En algún lugar del futuro nos espera lo que no supimos corregir a tiempo. La convicción de que nunca sería tarde nos persiguió entre la multitud de estadios repletos de indiferencia. Por debajo de puentes y acequias. El tiempo que se acababa nos persiguió para darle a nuestras sombras unos segundos de retraso. Pero todo nos trajo hasta este maldito lugar de donde nadie puede escapar.
Me llamo Dan, tengo grabada a fuego en la frente la fecha del año que saldré de aquí. Un cíborg vigila la única puerta.
Todo huele a mierda de dinosaurio. Las paredes están rotas y las ratas se hacen sus propios laberintos.
Diez años antes
Las calles se llenaron de repente de bandos y enormes altavoces que gritaban: «El presidente, dueño y señor de todo, declara que toda persona en edad laboral que no trabaje, que no produzca riqueza para el presidente deberá presentarse de inmediato en el campamento militar los «mutilados«. Lo mismo les dijeron a los consumidores que no consumían o lo hacían por debajo de no recuerdo muy bien qué umbral. Te inspeccionaban tu casa, y en caso de tener internet, móvil y no estar con la compañía «Telecerradura» te subían con violencia a un furgón negro tipo el equipo A, pero en lugar de asientos había jaulas con barrotes de mierda.
La gente estaba y era idiota. Jugaban en el parque, llenaban los cines y comían hamburguesas de carne muerta. Patinaban en la blanca nieve y se jodían pagando impuestos injustos que nadie quería.
Todo el mundo creía que aquello no le pasaría a él, yo mismo lo creía y aquí estoy.
Un día me tocó a mí. Me metieron un cepo de lobo en la pierna y grité como un loco sentado en la silla eléctrica. El furgón era como un puto camión de cerdos, de esos que llevan cada noche al matadero y se mean encima y encima unos de otros. Llega un momento que solo quieres salir de allí, aunque sea a cualquier precio. Tres horas de jaula y de madrugada te deja hecho una mierda. Sales al patio, pero no el de mi recreo, de Antonio Vega. Un cíborg bastante cabrón te limpia los dientes sin pasta y te sangran las encías hasta que dan las ocho y todo el mundo se va a casa a ver la televisión por cable, que hoy toca «Fahrenheit 451» para adiestrar aún más a los carceleros en el arte de quemar.
Tengo un compañero de celda que es un asco. Es un tipo grasiento que apesta a cueva de murciélago. Llegó aquí cinco años antes. Creo que fue uno de los primeros.

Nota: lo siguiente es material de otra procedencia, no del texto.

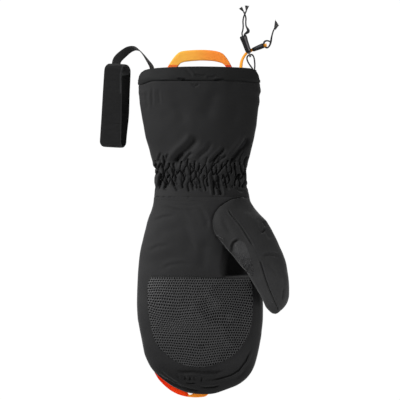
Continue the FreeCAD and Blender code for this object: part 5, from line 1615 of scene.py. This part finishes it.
def polystrip(name, rails, thick, mats, z=None, rows_per=6, ncross=10):
    """Webbing given by its two edges [(x1, y1, z1, x2, y2, z2, mat), ...] in mm."""
    R = np.array([r[:6] for r in rails], float)
    A_, B_ = R[:, :3], R[:, 3:]
    n = (len(rails) - 1) * rows_per + 1
    t = np.linspace(0, 1, n)
    A2, B2 = resample(A_, t), resample(B_, t)
    c = np.linspace(0, 1, ncross)
    G = A2[:, None] * (1 - c)[None, :, None] + B2[:, None] * c[None, :, None]
    nrm = normals(G)
    if np.mean(nrm[..., 2]) < 0:
        nrm = -nrm
    edge = 1 - 0.4 * np.abs(2 * c - 1) ** 8
    top_ = G + nrm * (thick / 2 * edge)[None, :, None]
    low_ = G - nrm * (thick / 2 * edge)[None, :, None]
    F = np.concatenate([top_, low_[:, ::-1]], 1)
    nv, nu = F.shape[:2]
    faces = grid_faces(nv, nu, 0, True, False)
    faces.append(tuple(range(nu))[::-1])
    faces.append(tuple((nv - 1) * nu + j for j in range(nu)))
    o = link(name, F.reshape(-1, 3) * MM, faces, mats[0])
    for m in mats[1:]:
        o.data.materials.append(m)
    return o, (nv, nu)


def P3(q, z):
    a = px(np.array(q, float))
    return (float(a[0]), float(a[1]), z)


def rail(o_, i_, zo, zi):
    return (*P3(o_, zo), *P3(i_, zi))


zl = 6.7
pull_rails = [
    rail((166.6, 68.6), (176.6, 69.2), zl, zl), rail((167.9, 66.3), (177.6, 67.0), zl, zl + 0.4), rail((170.0, 62.8), (178.8, 65.2), zl, zl + 0.5),
    rail((173.2, 58.2), (180.6, 63.2), zl, zl + 0.3), rail((176.6, 54.2), (183.8, 62.0), zl, zl), rail((181.0, 51.3), (188.4, 61.3), zl, zl),
    rail((190.0, 50.1), (194.0, 60.8), zl, zl), rail((200.0, 49.7), (201.5, 60.4), zl + 0.2, zl), rail((208.0, 49.9), (207.5, 60.6), zl, zl),
    rail((216.5, 51.0), (213.4, 61.0), zl, zl), rail((222.4, 53.2), (218.4, 62.0), zl, zl), rail((226.0, 56.8), (222.2, 63.2), zl, zl + 0.3),
    rail((228.6, 60.6), (224.8, 65.2), zl, zl + 0.4), rail((230.6, 64.2), (225.8, 67.2), zl, zl + 0.4), rail((231.9, 66.6), (226.0, 68.0), zl, zl),
    rail((232.9, 68.6), (226.3, 69.6), zl, zl)]
pull_o, (pnv, pnu) = polystrip("pull_loop_web", pull_rails, 1.3, [MAT["orange"], MAT["orange_hot"]], rows_per=8)
for p in pull_o.data.polygons:
    c = p.center / MM
    if c.y < 247.8:
        p.material_index = 1
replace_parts(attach(pull_o, "pull_loop"), "pull_loop")

tip_rails = [
    rail((152.8, 368.6), (161.0, 366.0), 1.6, 4.2), rail((155.2, 374.1), (163.6, 370.6), 1.2, 3.4), rail((158.8, 379.9), (166.6, 374.6), 1.0, 2.4),
    rail((163.7, 385.1), (170.6, 378.6), 0.9, 1.8), rail((169.6, 390.1), (175.6, 382.2), 0.9, 1.5), rail((176.4, 394.0), (181.6, 385.6), 0.9, 1.3),
    rail((182.8, 396.2), (186.0, 389.0), 1.0, 1.3), rail((188.0, 397.2), (188.6, 394.6), 1.2, 1.5), rail((192.0, 397.6), (192.0, 394.6), 1.2, 1.7),
    rail((195.8, 397.8), (195.8, 391.0), 1.2, 2.0), rail((200.0, 397.6), (201.0, 391.0), 1.1, 2.0), rail((205.0, 396.9), (204.8, 391.0), 1.0, 2.0), rail((208.0, 394.8), (206.6, 390.6), 1.2, 2.6)]
tip_o, _ = polystrip("tip_loop_web", tip_rails, 1.1, [MAT["red"], MAT["tip_orange"]], rows_per=8)
for p in tip_o.data.polygons:
    if (p.center / MM).x > -13.0:
        p.material_index = 1
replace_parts(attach(tip_o, "tip_loop"), "tip_loop")

# ------------------------------------------------------------------ riding
for o, nodes, sl in ((palm, ("palm_shell",), "shell_fabric"), (back, ("back_shell",), "shell_fabric"), (patch, ("palm_grip_patch",), "grip_rubber"),
                     (grip, (), "grip_rubber"), (memb, ("waterproof_insert",), "membrane"), (fill_t, ("palm_insulation",), "insulation"),
                     (fill_b, ("back_insulation",), "insulation"), (lin_h, ("palm_lining", "back_lining"), "lining"),
                     (st_wrist, (), "shell_fabric"), (st_patch, (), "shell_fabric"), (st_tip, (), "shell_fabric")):
    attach(o, "hand")
    if nodes:
        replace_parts(o, *nodes)
for o, nodes, sl in ((hem, ("cuff_hem_front", "cuff_hem_back"), "cuff_fabric"), (st_hem, (), "cuff_fabric")):
    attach(o, "cuff")
    if nodes:
        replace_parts(o, *nodes)
for o, nodes, sl in ((cuff_f, ("cuff_front_shell", "wrist_gather_front"), "cuff_fabric"), (cuff_b, ("cuff_back_shell", "wrist_gather_back"), "cuff_fabric"),
                     (lin_w, ("cuff_lining", "wrist_lining"), "lining"), (el[0], ("wrist_elastic",), "elastic"), (el[1], (), "elastic"), (el[2], (), "elastic")):
    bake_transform(o)
    if nodes:
        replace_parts(o, *nodes)
for o, nodes, sl in ((thumb_i, ("thumb_inner_shell", "thumb_gusset"), "shell_fabric"), (thumb_o, ("thumb_outer_shell",), "shell_fabric"),
                     (tpatch, ("thumb_grip_patch",), "grip_rubber"), (th_fill, ("thumb_insulation", "gusset_insulation"), "insulation"),
                     (th_lin, ("thumb_lining",), "lining")):
    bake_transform(o)
    if nodes:
        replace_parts(o, *nodes)

# CAD nodes that stay
for node, key in (("wrist_binding", "shell"), ("pull_loop_tabs", "orange"), ("leash_anchor", "strap"), ("drawcord_guide", "hem"),
                  ("lock_core", "core")):
    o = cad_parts[node]
    o.data.materials.clear()
    o.data.materials.append(MAT[key])

# ------------------------------------------------------------------ stage
def plane(name, loc, size, rot=(0, 0, 0)):
    me = bpy.data.meshes.new(name)
    h = size / 2
    me.from_pydata([(-h, -h, 0), (h, -h, 0), (h, h, 0), (-h, h, 0)], [], [(0, 1, 2, 3)])
    o = bpy.data.objects.new(name, me)
    scene.collection.objects.link(o)
    o.location, o.rotation_euler = loc, rot
    return o


floor = plane("floor", (0, 0.1, -0.0006), 30)
fm, fnt, fb = new_mat("floor_white")
fb.inputs["Base Color"].default_value = (0.02, 0.02, 0.02, 1)
fb.inputs["Roughness"].default_value = 0.9
fb.inputs["Specular IOR Level"].default_value = 0.0
fb.inputs["Emission Color"].default_value = (1, 1, 1, 1)
fb.inputs["Emission Strength"].default_value = 1.0
floor.data.materials.append(fm)

world = bpy.data.worlds.new("studio")
scene.world = world
world.use_nodes = True
world.node_tree.nodes["Background"].inputs["Color"].default_value = (1, 1, 1, 1)
world.node_tree.nodes["Background"].inputs["Strength"].default_value = 0.46


def area(name, loc, target, size, energy, size_y=None):
    ld = bpy.data.lights.new(name, "AREA")
    ld.shape = "RECTANGLE"
    ld.size, ld.size_y = size, size_y or size
    ld.energy = energy
    o = bpy.data.objects.new(name, ld)
    scene.collection.objects.link(o)
    o.location = loc
    o.rotation_euler = (Vector(target) - Vector(loc)).to_track_quat("-Z", "Y").to_euler()
    return o


area("key_left", (-1.5, 0.95, 0.95), (0, 0.1, 0), 0.7, 52)
area("fill_right", (1.5, -0.9, 0.75), (0, 0.05, 0), 0.8, 14)
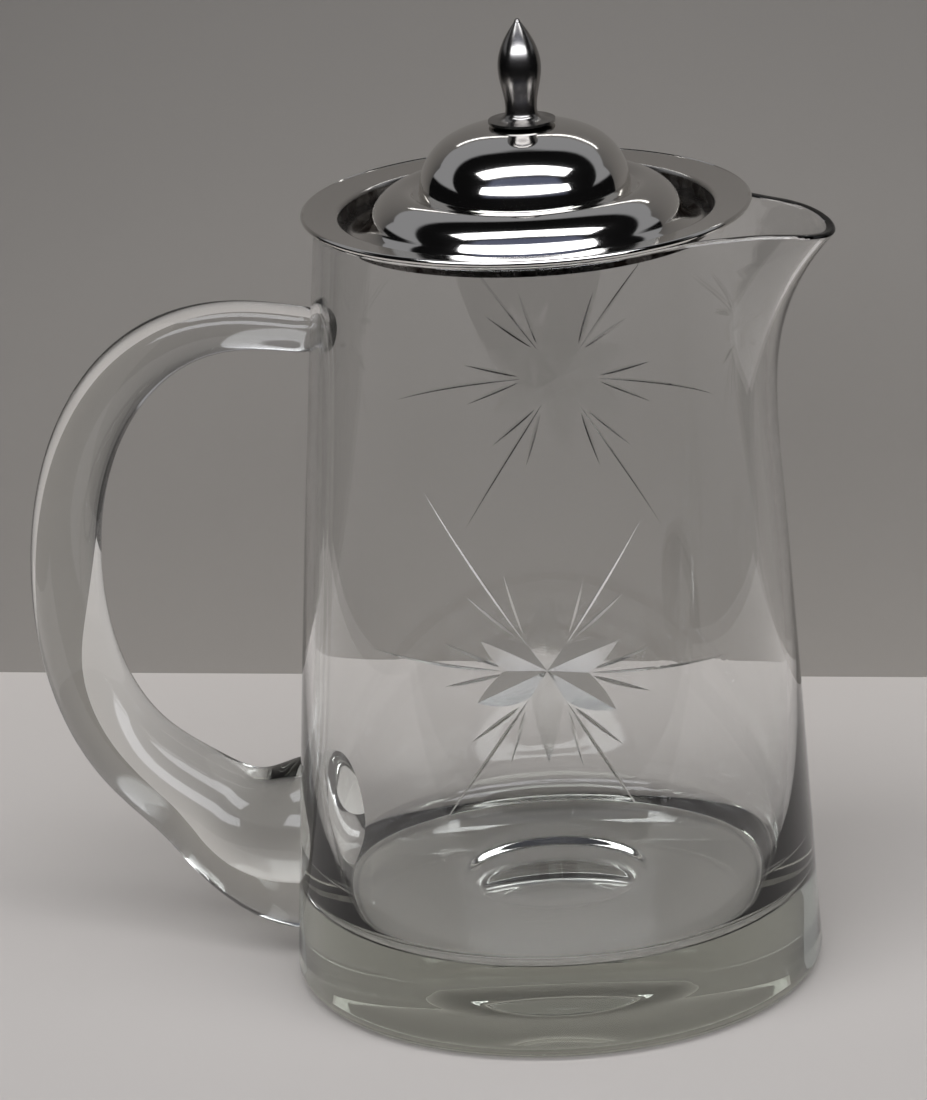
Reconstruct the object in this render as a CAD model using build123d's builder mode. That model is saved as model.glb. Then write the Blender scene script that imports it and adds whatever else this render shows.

Los primeros fueron vagabundos de parques, gente escarbando en los contenedores, dispuesta a comer basura, los que pedían en calles y centros comerciales.
Todos tenemos una fecha de salida 2084. Seguro que muchos lo harán antes, en un contenedor de cadáveres amontonados que convertirán en snacks de máquinas para que la gente almuerce algo rápido y no pierda el ritmo de trabajo.
El mundo laboral también cambió con la llegada del nuevo presidente del gobierno. Te hacían trabajar de domingo a domingo sin un solo día para descansar, sin asuntos propios o baja laboral por enfermedad. Si no cumplías a pie juntillas con las nuevas normas; de inmediato te recogía una de esas patrullas con un furgón negro tipo el equipo A: dos agentes bien cualificados que se distinguían por ir de riguroso negro, pelo negro, botas negras, gafas negras. Te obligaban a quitarte la ropa y quedarte en pelotas. De esa guisa uno casi no puede defenderse.
Los días aquí se congelan, en esta celda lúgubre que no te permite leer nada o escribir algo, no te permite ni siquiera ver cuando tu compañero de juerga está cagando. El frío entra por las paredes como si estuvieran abiertas de par en par como un estadio de fútbol lleno cuando llega el mundial.
Por uno de los agujeros por los que se cuelan las ratas entra un poquito de luz. Para evitar que el cíborg de la puerta se dé cuenta hice una bola como de nieve, pero de migas de pan. Durante el día, el cíborg hace un recorrido por todas las celdas y aprovecho esos momentos y dejo entrar un escuálido láser de luz.
No va a ser fácil escapar, pero cuando salga crearé un grupo para luchar contra el sistema, incluso tengo ya en la cabeza el nombre: 2084.